可是在男人或女人的肉体里,掩藏着一个不安分的灵魂呢?我为什么要是个女人;为什么要穿上不喜欢的高跟鞋和裙子;为什么要生小孩;为什么三十岁以后还没结婚,就被认为是没人要;为什么我能力优秀,却得不到认可;为什么?为什么我不能在女人的身体里,当个男人一样生活呢?
以上并非强调女权,相信某个有着男性身体的人,也从心底里想做个女人吧。但是这个世界终究还是太狭隘了,大众们总是墨守陈规地认为男人就该在外面打拼,女人就该操持起家务,男人就该坚强的像山,女人就该温柔的似水,如果有谁打破了这个常规,他或她就是人妖,就是变态。
因为人类总是害怕陌生的事物,因为害怕,所以想要排除。
书中的睦美是一个极端的存在,她生下来就有一副特殊的身体,同时拥有男性和女性的器官,而父母也只是自以为是的按照女儿的性别将她带大,在身体和心智都成熟以后,睦美渐渐开始思考自己存在的意义,“对我而言,男人和女人是除了我之外的人,大家都被分成男人和女人,但是仅止于此,区分性别根本没有意义。”
用她自己的话说,这副身体既没有办法生小孩,也没有办法让女人生,所以,喜欢上一个人成了非常恐怖又痛苦的事情,而不明所以的外人,还是会轻描淡写地劝她勇敢去爱,却不知道当事人的内心发生着怎样的痛不欲生,尽管如此,她还是爱上了一个男人。
睦美是一个拥有着特殊身体的极端,但她也是人,想到未来的事,脑袋里也经常会一片空白,但是睦美也是幸运的,虽然父母或者证件上把她定义成了女人,但是她却可以真正地去思考,自己到底该活成哪种性别,或者干脆就用这第三种性别活下去。
真正复杂的是其他人,像美月、香里、立石卓这样,拥有着普通男性或女性的身体,却从心里想要成为另一种性别。他们在社会上挣扎着存活,注射荷尔蒙、做变性手术、破坏声带,艰难的努力着,只是想活成自己想要的模样。
如果外人面前的伪装还是可以忍耐,那面对内心的情感时呢?虽然现在这个世界对于同性恋有了很大的包容,但是有人真正设身处地地思考过同性恋的内心吗?本以为同性恋者就像字面意思一样,只是单纯的性别取向不同而已。可是仔细想想,一对女同性恋,其中扮演男性角色的那位,拥有着女性身体,她如果屈服世俗观点,寻找一位男性伴侣,对她的内心来说,这样才是真正的充满着罪恶感的同性恋。如果要做自己,寻找喜欢的女性,则被外界冠以同性恋的标签。
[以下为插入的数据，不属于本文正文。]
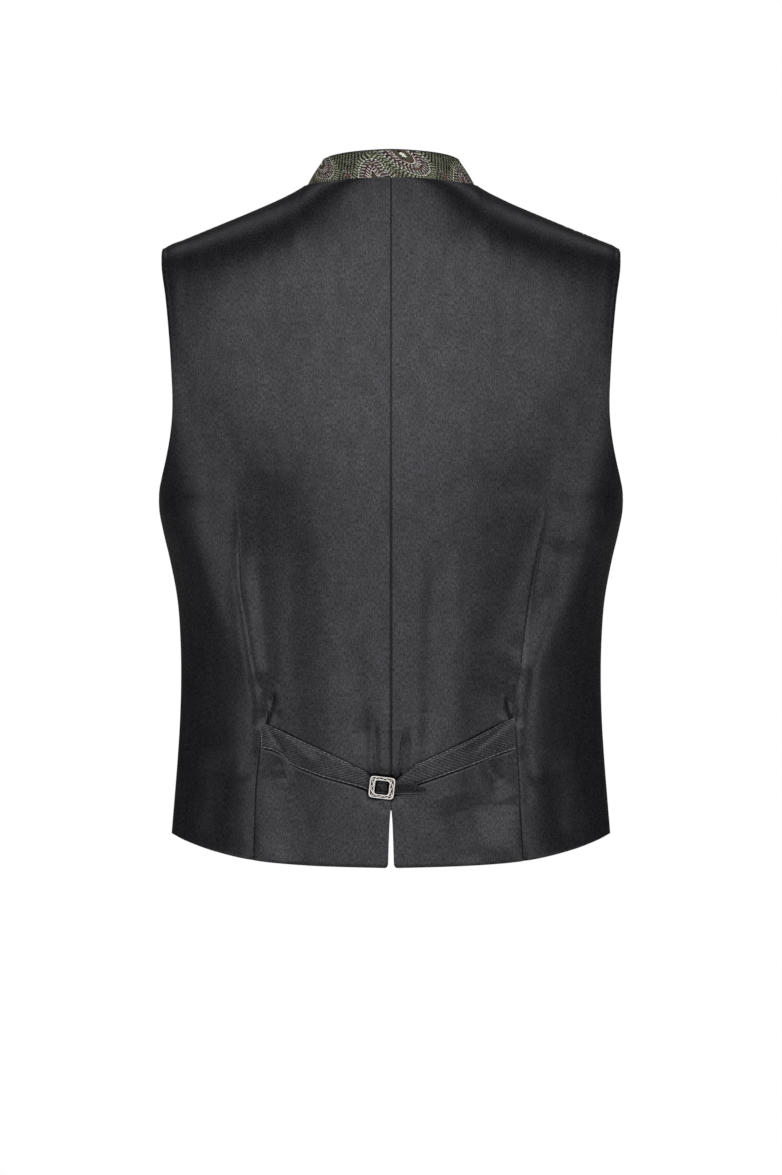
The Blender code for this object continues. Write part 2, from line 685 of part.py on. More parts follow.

而作为她的伴侣的想法,则可以从里沙子这番话中获得体会,“接收一份来自身体是女性,内心是男性的爱而活着,也是一件非常幸福的事。或许你会认为,如果内心是女人,而不是女同志的话,就只能爱上有男性躯体的人,但是心灵到底还是会对心灵产生反应。也就是我的女人心,在对美月的男人心呼应。重要的是对方是否敞开内心,感情是无关形体的。”
要么是因为内心的抉择而感到罪恶,要么是为了现实的性别而饱受煎熬,让他们绝望的正是人们口中所谓的伦理道德,但是伦理道德却不能代表那就是正确的道路,大多数情况下,那是否只是出于一般薄弱的社会共识呢?
这个世界上的所有人,都身处在梅比乌斯环之上,没有完全的男人,也没有完全的女人。不但如此,每个人手中的梅比乌斯环都不止一条。一般人的某部人是男人,但其他部分是女人。就像那个问题的答案,这个世上没有相同的两个人,更不是简单的区分为男人和女人,即使用身体是女人(或男人),内心是男人(或女人)来概括,也显得太过单纯了。
小说的最后,美月承袭了中尾的名字,作为一个“男人”继续生活着。可是他的内心,除了正常时自己强调的是个男人之外,在和中尾以及哲郎一起时,不也笑得像个女人吗?